QUEENSTOWN’S council will borrow more than $320,000 from a developer to remove trees from a picturesque river bank.
Remarkables Park Ltd has agreed to loan the money to the authority interest-free for three years.
The firm will then pay contractors to remove the trees from nine hectares of public land between the Kawarau River and its own land.
Queenstown Lakes District Council councillors approved the loan this morning and work began this afternoon.
Contractors will use helicopters and a system of wires stretching across the river to remove the trees while maintaining the integrity of the steep bank.
Remarkables Park boss Alastair Porter says: “This is a great example of what can be achieved when public and private entities work together.

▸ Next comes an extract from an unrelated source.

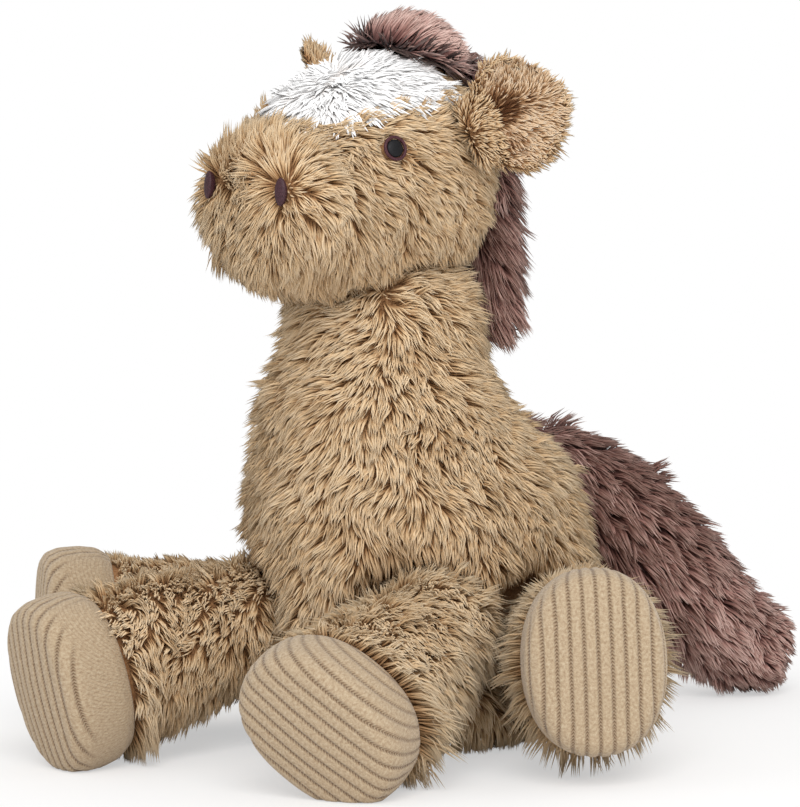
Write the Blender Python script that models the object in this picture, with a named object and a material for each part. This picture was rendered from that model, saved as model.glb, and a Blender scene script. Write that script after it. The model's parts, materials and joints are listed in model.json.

“A lot of credit for this QLDC approval to remove these problem pine trees is due to community services general manager Paul Wilson for his efforts to find a workable solution at relatively short notice.
“Thanks are also due to the support of neighbours on both sides of the river.”
Councillors at the full council meeting heard the removal of the trees, many of which pose are in a dangerous condition after storms last year, would allow the Wakatipu Trails Trust to formally extend the Queenstown Trail.
Councillor Cath Gilmour questioned the decision to reseed the bank with grass.
Gilmour says: “We have to acknowledge that what we are creating is a nine-hectare gorse and broom nursery.”
The land adjacent is the Remarkables Park Zone – earmarked for massive development including a new Wakatipu High School.
Facing the river in the Remarkables Park Zone will be a posh housing estate but the firm’s communications and project manager Olivia Porter confirmed the works will not open up views of the river for the houses, as the views already exist.
The loan will either be repaid in cash or in the form of reductions from developer contributions. The work is likely to take two months.